Tennisowy pisze:Czy ktoś z Forumowiczów obserwuje turniej w Katowicach "na żywo" i mógłby skrobnąć parę słów od siebie na temat obejrzanych spotkań, a zwłaszcza jak to w tym roku wypada organizacyjnie i w kuluarach?
Byliśmy w piątek na ćwierćfinałach i wczoraj na półfinałach.
- Poziom sportowy dużo lepszy niż rok temu, ze względu na takie tenisistki, jak (przede wszystkim) Giorgi, Suarez Navarro, Cornet czy Rybarikova. Kilka naprawdę niezłych i zaciętych meczów. Oczywiście Agnieszka Radwańska była też ozdobą turnieju, dzięki niej mieliśmy trochę lepszą frekwencję na trybunach.
- Co do frekwencji: oprócz półfinału Radwańska-Cornet raczej pustki na trybunach, co umożliwiło swobodne przemieszczanie się w celu oglądania spotkań z różnych miejsc trybun. Ciekawe doświadczenie, pomoże wybrać najlepsze miejsca na trybunach za rok.
- Niestety brak poprawy pod kątem organizacyjnym. Kpiną jest kompletny brak porządnego miejsca gastronomicznego. Dwa okienka z hotdogowo-kiełbasianymi półproduktami oraz stoisko z kawą i orzechami potrzegamy jako duże niedopatrzenie. Samochodowe miejsca parkingowe przy Spodku oznaczone jako "WJAZD DLA VIP" wprowadzały w błąd, ponieważ będąc nie-vipem można było swobodnie wjechać i zaparkować. Gorzej z wyjazdem, brak jakiegokolwiek oznaczenia wyjazdu z parkingu (a było ono zlokalizowane w innym miejscu niż wjazd). Stoiska ze sprzętem tenisowym to osobna historia, klimat targowy nie sprzyjał oglądaniu oferty. Wiem, że taka specyfika okołoturniejowych stoisk, ale można było zorganizować to ciut estetyczniej. Wystawiały się Head, Yonex, Babolat, tenisista.pl. forehand.pl oraz inne branże (kolarstwo, bieganie itp., zdrowa żywność itp.). Generalnie cała ta infrastruktura informacyjno-jedzeniowo-sklepowa zlokalizowana "na koronie" zorganizowana bardzo po łebkach i mało przejrzyście. Żadnej poprawy względem ubiegłego roku.

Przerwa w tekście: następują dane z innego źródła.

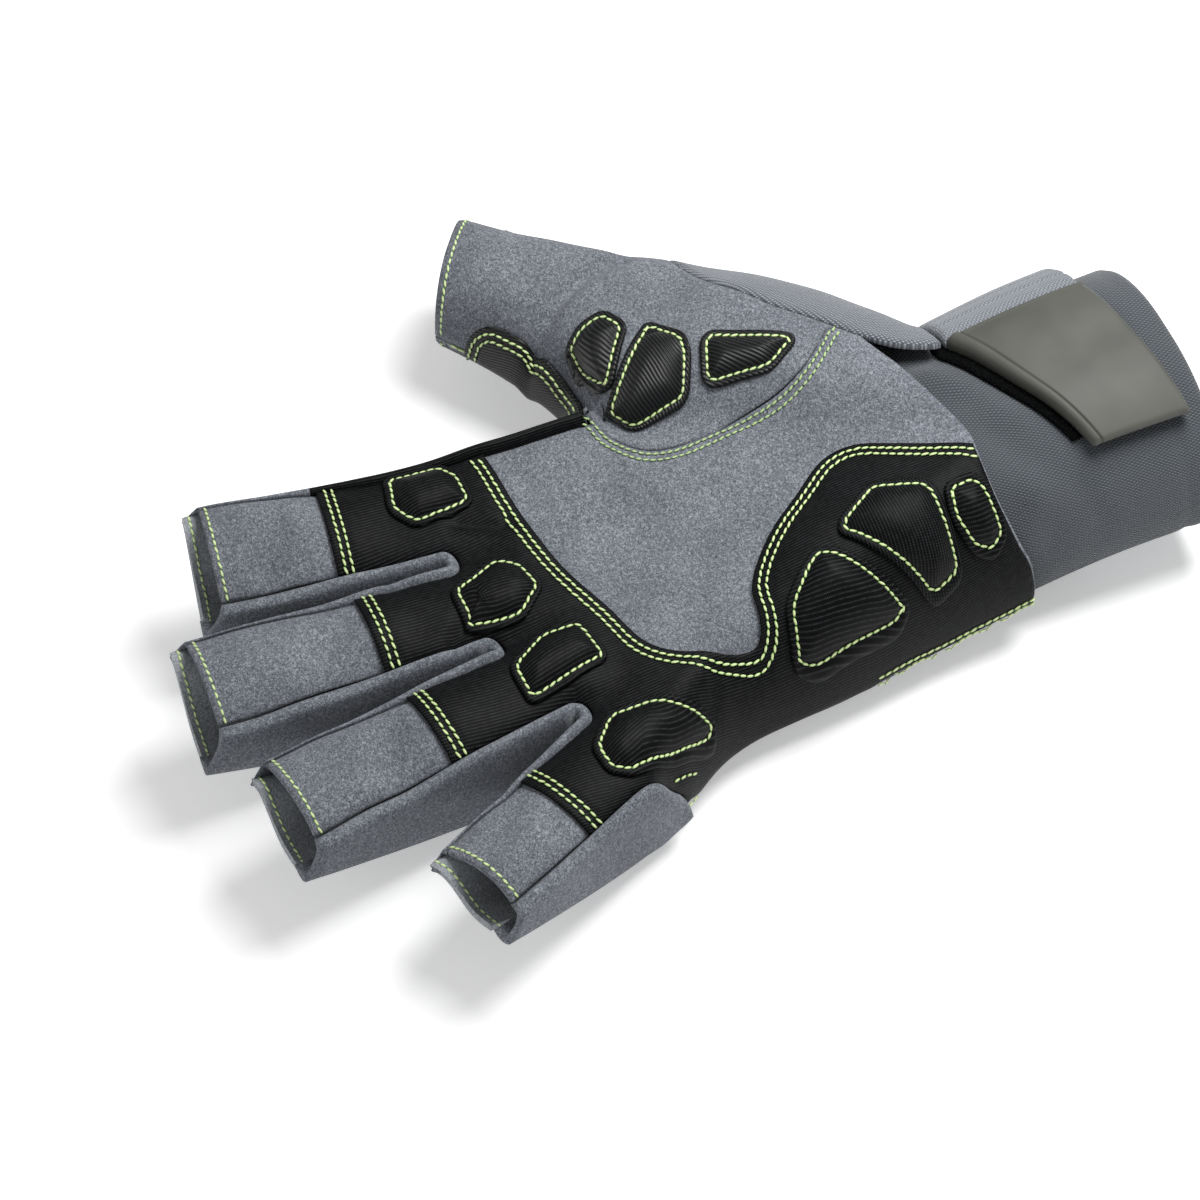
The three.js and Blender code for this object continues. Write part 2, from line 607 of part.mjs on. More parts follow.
// Side strip along a seam: a rolled channel from the front's edge to the back's edge
function strip(frontLine, backLine) {
  const wallIn = ROLL * 0.97 - SUEDE_WALL;
  const section = [
    [gap, 0, 0],
    [0.3 * ROLL, 0, ROLL_PUFF],
    [0.72 * ROLL, 0, -0.7],
    [0.94 * ROLL, 0.18, 0],
    [0.97 * ROLL, 0.5, 0],
    [0.94 * ROLL, 0.82, 0],
    [0.72 * ROLL, 1, 0.9],
    [gap, 1, 0.1],
    [gap, 1, 1.4],
    [wallIn, 0.76, 0],
    [wallIn, 0.5, 0],
    [wallIn, 0.24, 0],
    [gap, 0, -1.3],
  ];
  const count = frontLine.length;
  const positions = [];
  for (let k = 0; k < count; k += 1) {
    const a = frontLine[Math.max(k - 1, 0)];
    const b = frontLine[Math.min(k + 1, count - 1)];
    const length = Math.hypot(b.x - a.x, b.y - a.y);
    const out = { x: (b.y - a.y) / length, y: -(b.x - a.x) / length };
    const top = frontAt(frontLine[k].x, frontLine[k].y);
    const low = backAt(backLine[k].x, backLine[k].y);
    for (const [reach, drop, rise] of section) {
      const x = mix(frontLine[k].x, backLine[k].x, drop) + out.x * reach;
      const y = mix(frontLine[k].y, backLine[k].y, drop) + out.y * reach;
      positions.push(x, y, mix(top, low, drop) + rise);
    }
  }
  const size = section.length;
  const index = [];
  for (let k = 0; k < count - 1; k += 1) {
    for (let m = 0; m < size; m += 1) {
      const m2 = (m + 1) % size;
      const a = k * size + m;
      const b = k * size + m2;
      index.push(a, b, a + size, b, b + size, a + size);
    }
  }
  const outline = section.map(([reach, drop, rise]) => new THREE.Vector2(reach, -20 * drop + rise));
  const caps = THREE.ShapeUtils.triangulateShape(outline, []);
  const end = (count - 1) * size;
  const flip = THREE.ShapeUtils.isClockWise(outline);
  for (const [a, b, c] of caps) {
    if (flip) {
      index.push(a, b, c, end + a, end + c, end + b);
    } else {
      index.push(a, c, b, end + a, end + b, end + c);
    }
  }
  const geometry = new THREE.BufferGeometry();
  geometry.setAttribute('position', new THREE.Float32BufferAttribute(positions, 3));
  geometry.setIndex(index);
  return geometry;
}
const seamNames = ['fourchette_index_middle', 'fourchette_middle_ring', 'fourchette_ring_pinky'];
for (let i = 0; i < 3; i += 1) add(seamNames[i], strip(rootSeam(i, ROLL), rootSeam(i, ROLL, HEM_LIP)), SUEDE);
add('pinky_side_strip', strip(pinkySeam(ROLL), pinkySeam(ROLL, HEM_LIP)), SUEDE);
add('index_side_panel', strip(indexSeam(ROLL), indexSeam(ROLL, HEM_LIP)), BLACK, 0.6);

// Black patch: one layer over the finger fronts, the knuckle band, the outer side and the heel
const patchWindow = [...curve(PATCH_WINDOW, 44), { x: 60, y: -100 }];
let patch = toSolid(handWall(frontAt, 1, LAP_GAP, LAP_GAP + PATCH_WALL))
  .intersect(prism(handPlan(ROLL + 3 * gap, 0)))
  .intersect(prism(beside(divide, -1, 0, gap)))
  .intersect(prism(beside(wristLine, 0, 1, 0.6)))
  .subtract(prism(patchWindow));
fingerPlans.forEach((f, i) => {
  const beyond = [[TONGUES[i], 1], [1.3, 1], [1.3, -1], [TONGUES[i], -1]];
  patch = patch.subtract(prism(beyond.map(([share, side]) => fingerPoint(f, share, side, -2))));
});
add('palm_patch', toGeometry(patch), BLACK, 0.6);

const webPlan = [...curve(WEB_EDGE, 26), { x: 38.9, y: 30 }];
add('web_patch', cutSheet(thumbWall(frontAt, 1, 2 * LAP_GAP, 2 * LAP_GAP + PATCH_WALL),
  [webPlan, beside(divide, 1, 0, 3 * gap)]), BLACK, 0.6);

// Padded pieces: a flat border and a soft rise inside it, seated on the skin that carries them
function padGeometry(corners, lift) {
  const outline = [];
  corners.forEach(([x, y], k) => {
    const [bx, by] = corners[(k + corners.length - 1) % corners.length];
    const [ax, ay] = corners[(k + 1) % corners.length];
    const start = { x: mix(x, bx, PAD_CORNER), y: mix(y, by, PAD_CORNER) };
    const end = { x: mix(x, ax, PAD_CORNER), y: mix(y, ay, PAD_CORNER) };
    for (const t of [0, 1]) {
      outline.push({
        x: mix(mix(start.x, x, t), mix(x, end.x, t), t),
        y: mix(mix(start.y, y, t), mix(y, end.y, t), t),
      });
    }
  });
  const count = outline.length;
  const centre = { x: 0, y: 0 };
  for (const p of outline) {
    centre.x += p.x / count;
    centre.y += p.y / count;
  }
  const rings = [[0, -1.2], [0, PAD_EDGE], [PAD_BORDER, PAD_EDGE + 0.1], [PAD_BORDER + 1, PAD_EDGE + 0.75 * PAD_RISE]];
  const positions = [];
  for (const [inset, rise] of rings) {
    for (const p of outline) {
      const away = Math.hypot(p.x - centre.x, p.y - centre.y);
      const keep = (away - inset) / away;
      const x = mix(centre.x, p.x, keep);
      const y = mix(centre.y, p.y, keep);
      positions.push(...offFront(x, y, lift + rise).toArray());
    }
  }
  for (const p of outline) {
    const x = mix(centre.x, p.x, 0.45);
    const y = mix(centre.y, p.y, 0.45);
    positions.push(...offFront(x, y, lift + PAD_EDGE + PAD_RISE).toArray());
  }
  positions.push(...offFront(centre.x, centre.y, lift - 1.2).toArray());
  positions.push(...offFront(centre.x, centre.y, lift + PAD_EDGE + PAD_RISE).toArray());
  const index = [];
  for (let k = 0; k < count; k += 1) {
    const next = (k + 1) % count;
    for (let r = 0; r < rings.length; r += 1) {
      const a = r * count + k;
      const b = r * count + next;
      index.push(a, a + count, b, b, a + count, b + count);
    }
    index.push(5 * count, k, next);
    index.push(5 * count + 1, 4 * count + next, 4 * count + k);
  }
  const geometry = new THREE.BufferGeometry();
  geometry.setAttribute('position', new THREE.Float32BufferAttribute(positions, 3));
  geometry.setIndex(index);
  return geometry;
}
const overPatch = LAP_GAP + PATCH_WALL + LAP_GAP;
const underPads = {
  patch: toSolid(handWall(frontAt, 1, -7, overPatch)),
  thumb: toSolid(thumbWall(frontAt, 1, -7, LAP_GAP)),
};
for (const pad of PADS) {
  const raw = toSolid(padGeometry(pad.corners, pad.on === 'patch' ? overPatch : LAP_GAP));
  add(pad.name, toGeometry(raw.subtract(underPads[pad.on])), BLACK, 0.6);
}

// Rings round the wrist: a share of the hand's own section, drawn in by an inset
const wristAt = (x) => {
  const t = clamp((x + 33) / 61, 0, 1);
  return WRIST_Y + mix(-6.5, 7.8, t);
};
function wristRing(y, turn, inset) {
  const row = rowAt(HAND, 'y', y);
  const half = (row.inner - row.outer) / 2;
  const middle = (row.inner + row.outer) / 2;
  const x = middle + half * Math.cos(turn);
  const z = Math.sin(turn) >= 0 ? handFront(x, y) : handBack(x, y);
  const high = Math.sin(turn) >= 0 ? handFront(middle, y) - row.side : row.side - handBack(middle, y);
  return {
    x: middle + (x - middle) * (half - inset) / half,
    z: row.side + (z - row.side) * (high - inset) / high,
  };
}
const bandPoint = (y, turn, inset) => {
  const p = wristRing(y, turn, inset);
  return new THREE.Vector3(p.x, y, p.z);
};

// Closed band: two faces over a grid of turns and stations, joined round its rims
function band(turns, stations, place, closed) {
  const positions = [];
  for (const layer of [0, 1]) {
    for (let j = 0; j <= stations; j += 1) {
      for (let i = 0; i < turns + (closed ? 0 : 1); i += 1) {
        const p = place(i / turns, j / stations, layer);
        positions.push(p.x, p.y, p.z);
      }
    }
  }
  const columns = turns + (closed ? 0 : 1);
  const id = (k, i, j) => (k * (stations + 1) + j) * columns + (closed ? i % turns : i);
  const index = [];
  const quad = (a, b, c, d) => index.push(a, c, b, a, d, c);
  for (let i = 0; i < turns; i += 1) {
    for (let j = 0; j < stations; j += 1) {
      quad(id(1, i, j), id(1, i + 1, j), id(1, i + 1, j + 1), id(1, i, j + 1));
      quad(id(0, i, j), id(0, i, j + 1), id(0, i + 1, j + 1), id(0, i + 1, j));
    }
    quad(id(0, i, 0), id(0, i + 1, 0), id(1, i + 1, 0), id(1, i, 0));
    quad(id(1, i, stations), id(1, i + 1, stations), id(0, i + 1, stations), id(0, i, stations));
  }
  if (!closed) {
    for (let j = 0; j < stations; j += 1) {
      quad(id(0, 0, j + 1), id(0, 0, j), id(1, 0, j), id(1, 0, j + 1));
      quad(id(1, turns, j + 1), id(1, turns, j), id(0, turns, j), id(0, turns, j + 1));
    }
  }
  const geometry = new THREE.BufferGeometry();
  geometry.setAttribute('position', new THREE.Float32BufferAttribute(positions, 3));
  geometry.setIndex(index);
  return geometry;
}

// Cuff: a sleeve that starts under the palm's wrist edge
const CUFF_TURNS = 30;
const CUFF_ROWS = 4;
add('cuff', band(CUFF_TURNS, CUFF_ROWS, (u, v, layer) => {
  const turn = -u * 2 * Math.PI;
  const side = wristRing(WRIST_Y, turn, 0).x;
  const y = mix(wristAt(side) + CUFF_LAP, CUFF_END_Y, v);
  return bandPoint(y, turn, CUFF_INSET + (1 - layer) * CUFF_WALL);
}, true), KNIT);

// Strap round the thumb side of the wrist, its rubber tab over the palm side, hooks below both
const turnAt = (x) => {
  const row = rowAt(HAND, 'y', STRAP_EDGE_Y);
  return Math.acos(clamp((x - (row.inner + row.outer) / 2) / ((row.inner - row.outer) / 2), -1, 1));
};
function strapBand(fromTurn, toTurn, turns, lowInset, highInset, ahead, wide) {
  return band(turns, 3, (u, v, layer) => {
    const turn = mix(fromTurn, toTurn, u);
    const x = wristRing(STRAP_EDGE_Y, turn, 0).x;
    const spread = 0.6 * TAB_SLANT * Math.max(0, TAB_START_X - x);
    const y = strapStart(x) + ahead - (wide - spread) * v;
    return bandPoint(y, turn, layer === 1 ? highInset : lowInset);
  }, false);
}
const strapLow = CUFF_INSET - LAP_GAP - HOOK_WALL - LAP_GAP;
const tabTurn = turnAt(TAB_START_X);
const tabEnd = turnAt(TAB_END_X);
add('wrist_strap', strapBand(tabTurn - 0.01, -2.35, 20, strapLow, strapLow - STRAP_WALL, 0, STRAP_WIDE), KNIT);
add('pull_tab', strapBand(tabEnd, tabTurn + 0.01, 12, strapLow, strapLow - TAB_WALL, 0, STRAP_WIDE), RUBBER, 0.5);
add('hook_band', strapBand(tabEnd - 0.08, 0.35, 12, CUFF_INSET - LAP_GAP, CUFF_INSET - LAP_GAP - HOOK_WALL, 2, STRAP_WIDE - 1), BLACK);

// The origin lies under the middle of the whole glove, on the surface that it rests on
const group = new THREE.Group();
group.name = 'sailing_glove';
for (const node of nodes) group.add(node);
const bounds = new THREE.Box3().setFromObject(group);
const middle = bounds.getCenter(new THREE.Vector3());
for (const node of nodes) node.geometry.translate(-middle.x, -middle.y, -bounds.min.z);

export default group;
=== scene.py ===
# %% [markdown]
# # A short-finger sailing glove
# The glove lies palm up and filled, as if worn. It is sewn from a suede palm, a suede thumb, knit on the
# back and wrist, black ribbed reinforcement and small padded pieces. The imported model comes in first:
# it fixes every size and place, and each cloth piece made here takes the place of one plain solid.

import math

import bmesh
import bpy
import numpy as np
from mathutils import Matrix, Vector
from mathutils.geometry import delaunay_2d_cdt
from mathutils.kdtree import KDTree


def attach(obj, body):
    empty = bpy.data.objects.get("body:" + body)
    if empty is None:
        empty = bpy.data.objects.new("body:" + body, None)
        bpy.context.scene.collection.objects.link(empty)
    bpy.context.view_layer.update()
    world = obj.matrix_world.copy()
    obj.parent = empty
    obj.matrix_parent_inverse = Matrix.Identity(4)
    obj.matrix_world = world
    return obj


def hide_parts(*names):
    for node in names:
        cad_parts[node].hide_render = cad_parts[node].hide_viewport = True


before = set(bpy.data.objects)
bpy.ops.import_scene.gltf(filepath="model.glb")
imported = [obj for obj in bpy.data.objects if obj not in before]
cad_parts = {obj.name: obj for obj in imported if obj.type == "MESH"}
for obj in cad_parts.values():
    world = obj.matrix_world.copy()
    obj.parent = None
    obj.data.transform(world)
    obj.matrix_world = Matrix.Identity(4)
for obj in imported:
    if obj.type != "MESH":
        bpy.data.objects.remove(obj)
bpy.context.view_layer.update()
print("packed nodes:", len(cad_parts))

# %% [markdown]
# ## Sizes
# All lengths are millimetres in the glove's own layout: X to the thumb, Y to the fingertips, Z up out of
# the palm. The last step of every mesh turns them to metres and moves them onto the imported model, whose
# origin lies under the middle of the whole glove.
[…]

- Publiczność jak to publiczność - zawsze ludzie chodzą i będą chodzić w trakcie gemów, klaskać po podwójnych błędach czy robić zdjęcia z fleszem. Tak jest wszędzie. Nawet na bardziej zaciętych meczach na korcie centralnym Wimbledonu publika klaszcze w sytuacjach ewidentnie "nieklaszczących"... Mimo wszystko za plus uznajemy zdecydowanie mniejszą częstotliwość używania tych durnych gumowych pałek BNP Paribas. W tamtym roku to była plaga, w tym ludzie oszczędnie używali tego badziewia kibicując. Z drugiej strony myślę, że przydałaby się ulotka dla każdego wchodzącego do Spodka kibica informująca o "tenisowej etykiecie kibica", prosta rzecz na edukowanie publiczności.
- I na koniec: zwróciliśmy uwagę na bardzo słabą komunikację wizualną (gdzie jedzenie, gdzie wejścia na trybuny, gdzie odbiór biletów, WC itp.), słabiutką ofertę gadżetową stoiska organizatorów turnieju (mierne ręczniki, brak smyczy i słaba ekspozycja samego stoiska) oraz kompletny brak informacji dla kibica zagranicznego (co i gdzie zjeść w Katowicach, co zobaczyć, co zwiedzić) w postaci ulotek rozdawanych przy wejściu. Owszem, było stoisko miasta, ale ograniczało się do prawie pustych ścian i jednego człowieka.